Il convient de rappeler qu’en application de l’article 1642-1 du Code civil, le vendeur en l’état futur d’achèvement est tenu d’une garantie spécifique relative aux vices et défauts de conformité apparents, dont il ne peut être déchargé ni avant la réception ni avant l’expiration d’un délai d’un mois après la prise de possession de l’acquéreur.

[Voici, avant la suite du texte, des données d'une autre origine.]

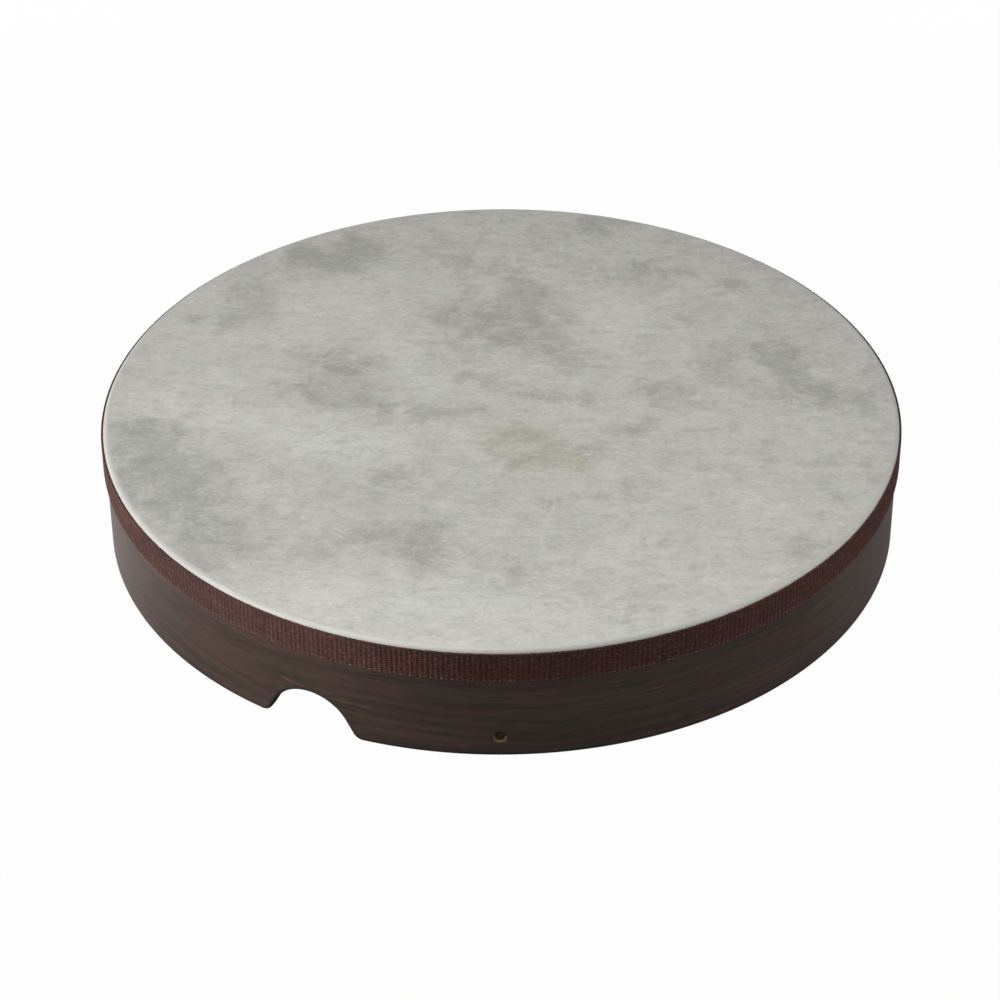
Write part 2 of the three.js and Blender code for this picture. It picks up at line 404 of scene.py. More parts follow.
def head_sheet(name, top, thickness, finish):
    """A layer of the head, turned about the axis: from the middle of its underside out, down inside its
    skirt, and back up and over its outside. At a stand-off s it is flat at the shell's top plus s, turns
    round the bearing edge with a radius of the edge's own plus s, and comes down at the shell's radius
    plus s."""
    bend = np.linspace(math.pi / 2, 0, 2 * ROUND_STEPS + 1)

    def path(stand_off):
        turn = SHELL_OUTER - BEARING_ROUND
        wide = BEARING_ROUND + stand_off
        radius = np.concatenate([HEAD_RINGS, turn + wide * np.cos(bend), [SHELL_OUTER + stand_off] * 2])
        level = SHELL_TOP + stand_off
        height = np.concatenate([
            np.full(len(HEAD_RINGS), level),
            SHELL_TOP - BEARING_ROUND + wide * np.sin(bend),
            [SHELL_TOP - 2 * BEARING_ROUND, SKIRT_FOOT],
        ])
        return radius, height

    outside_off = top - SHELL_TOP
    under, outside = path(outside_off - thickness), path(outside_off)
    radius = np.concatenate([under[0], outside[0][::-1]])
    height = np.concatenate([under[1], outside[1][::-1]])
    angle = np.arange(HEAD_COLUMNS) * TURN / HEAD_COLUMNS
    grid = polar(angle[None], radius[:, None], height[:, None])
    index = closed(np.arange(grid.shape[0] * HEAD_COLUMNS).reshape(grid.shape[:2]), columns=True)
    middles = np.array([[0, 0, height[0]], [0, 0, height[-1]]])
    low, high = grid[..., 0].size, grid[..., 0].size + 1
    lower_fan = np.stack([np.full(HEAD_COLUMNS, low), index[0, 1:], index[0, :-1]], -1)
    upper_fan = np.stack([index[-1, :-1], index[-1, 1:], np.full(HEAD_COLUMNS, high)], -1)
    points = np.concatenate([grid.reshape(-1, 3), middles])
    faces = [quads(index).reshape(-1, 4), lower_fan, upper_fan]
    mesh_piece(name + "_skin", points, faces, finish, name)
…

L’article 1648 alinéa 2 du Code civil ajoute que l’action doit alors être introduite, à peine de forclusion, dans l’année qui suit la date à laquelle le vendeur peut être déchargé des vices ou des défauts de conformité apparents.

 

Conformément à l’article 1646-1 du Code civil, le vendeur en l’état futur d’achèvement est tenu à la garantie décennale, d’une durée de 10 ans à compter de la réception de l’ouvrage, qui a vocation à être mobilisée dès lors que le dommage allégué compromet la solidité de l’ouvrage ou le rend impropre à sa destination.

 

A l’origine du pourvoi, le syndicat des copropriétaires sollicitait la cassation de l’arrêt rendu par la Cour d’appel en rappelant que ses demandes étaient fondées, non pas sur la responsabilité du vendeur au titre des vices et défauts de conformité apparents (articles 1642-1 et 1648 alinéa 2 du Code civil), mais sur sa responsabilité décennale (articles 1646-1 et 1792 du même Code).

 

Le syndicat des copropriétaires faisait donc grief à l’arrêt d’avoir déclaré « irrecevables comme forcloses ou prescrites ses demandes en réparation des désordres et non-conformités autres que l’empiétement sur le terrain d’autrui et le défaut de traitement anti-termites, alors que pendant une période de dix ans à compter de la réception des travaux, le vendeur d’un immeuble à construire est tenu, à l’égard de l’acquéreur, de garantir les dommages de nature décennale résultant de vices de construction ou défauts de conformité cachés au jour de cette réception, peu important que ces vices et défauts aient été apparents lors de la prise de possession de l’immeuble par l’acquéreur ».

 

La Cour de cassation censure l’arrêt d’appel, au visa des articles 1646-1, 1642-1 et 1648 alinéa 2 du Code civil, en soulignant :

 

  • qu’il « résulte de la combinaison de ces textes que l’acquéreur bénéficie du concours de l’action en garantie décennale et de celle en réparation des vices apparents.» ;
  • que « lorsqu’il agit en réparation contre le vendeur en l’état futur d’achèvement sur le fondement des articles 1646-1 et 1792 et suivants du code civil, le caractère apparent du désordre s’apprécie en la personne du maître de l’ouvrage et au jour de la réception.» ;
  • qu’en « statuant ainsi, alors que, le caractère apparent ou caché d’un désordre dont la réparation est sollicitée sur le fondement des articles 1646-1 et 1792 et suivants du code civil s’appréciant en la personne du maître de l’ouvrage et à la date de la réception, il importe peu que le vice de construction ait été apparent à la date de la prise de possession par l’acquéreur, la cour d’appel a violé les textes susvisés. »

 

Cet arrêt vient ainsi souligner qu’une action judiciaire peut valablement être diligentée contre le vendeur en l’état futur d’achèvement, plus d’un an et un mois après la prise de possession de l’acquéreur, en présence de vices et défauts apparents lors de cette prise de possession, dès lors que les défauts et vices ; i) ont la gravité requise en matière décennale ; ii) étaient cachés pour le maître d’ouvrage lors de la réception, laquelle constitue le point de départ du délai de garantie décennale, peu important que ceux-ci soient ensuite apparus aux yeux de l’acquéreur lors ou dans le mois suivant sa prise de possession.